This repo contains the source JSON files used to build the CAIDA resource catalog ( catalog.caida.org)'s database.
The Makefile supports the following commands:
- run (default): this will build the data files with up-to-date dates and un-indented output
- fast : this will build the data files without up-to-date dates and un-indented output
- read,readable : this will build the data files without up-to-date dates and indented output this version is more human readable output
- clean : this will remove all the placeholder files
- scripts/data-build.py compiled to generate the database files
- id_object.json : id to object data
- id_id_link.json : neighbors list of an id's labeled neighbors
- word_score_id.json : dictionary
- scripts/pubdb_placeholder.py : converts the pubdb dumps to the catalog JSON format
- scripts/pubdb_links.py: updates the links from pubdb dumps
Generate the database json files by typing make
on the command line.
If you would like to contribute to the catalog:
- how to contribute to the catalog
- how to contribute a recipe to the catalog
The catalog is built from three sources: CAIDA's pubdb database, local json files in sources dirctory, and markdown files stored in the catalog-data-caida repository. The pubdb is a seperate database and we parse a static dump here PANDA-Papers-json.pl.json and PANDA-Presentations-json.pl.json. The raw caida metadata files are kept in catalog-data-caida to allow a different set of permissions.
The original and convert JSON files are parsed by data-build.py are then used to generate:
- id_object.json : a id to object dictionary, it has all the object data execpt for links
- id_id_link.json : stores the link files in {from,to,label} nested dictionaries
- word_score_id.json : dictionary for each word of scores and id pairs.
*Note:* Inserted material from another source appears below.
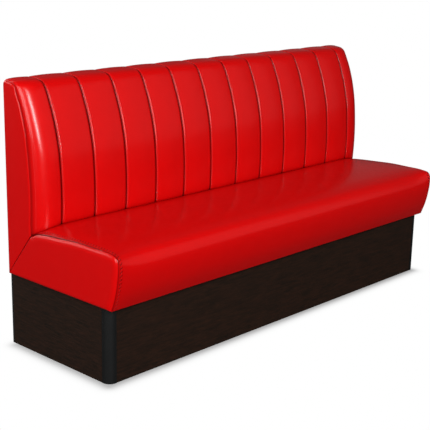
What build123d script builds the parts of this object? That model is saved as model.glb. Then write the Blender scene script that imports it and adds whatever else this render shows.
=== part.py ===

- types_ids.json : mapps the object types and the ids of that type
- suggestions.json : a list of suggestions for 0 results queries copied from data/suggestions.json The order of suggestions in the file, is the 'default order'
- status_word_id.json : a status to id (of object) dictionary.
These are made by two scripts:
- scripts/pubdb_placeholder.py : creates the pubdb objects
- scripts/data-build.py : creates the id_object.json, id_id_link.json, and word_score.id objects
If you are on a Windows system, you will need to install a Linux terminal for Windows.
Then run the following commands:
sudo apt install make
sudo apt install python3-pip
pip3 install -r requirements.txt
python3 -m nltk.downloader all
You will need to have b4 installed in python3. You can do this using virtualenv.
python3 -m venv env
source env/bin/activate
pip3 install -r requirements.txt
https://www.nltk.org/data.html (own-1.4)
All the CAIDA datasets are stored in catalog-data-caida, which has restricted access. If you have access to this repo you should clone it, if not then its IDs will be supplied by data/data_id___caida.json.
a. Make a new clone
## clone the repo if you do not have it (inside of catalog-data, as a sub directory)
clone git@github.com:CAIDA/catalog-data-caida.git
b. Or if you already have the catalog-data-caida repo cloned, update the catalog-data-caida
cd catalog-data-caida
git checkout v1
git pull
This will be handled by the Makefile.
make
# If you haven't activated virtualenv yet
# You need only do this once per shell
source env/bin/activate
make
You can also do make clean
to remove the pubdb files and id_* files.
If you do have access to catalog-data-caida and may often update both repos, try making a symlink between your catalog-data and catalog-data-caida repositories so that you only keep 1 copy of each repository. For example, your directory structure may look like this:
catalog-data
|-> catalog-data-caida -> ../catalog-data-caida
catalog-data-caida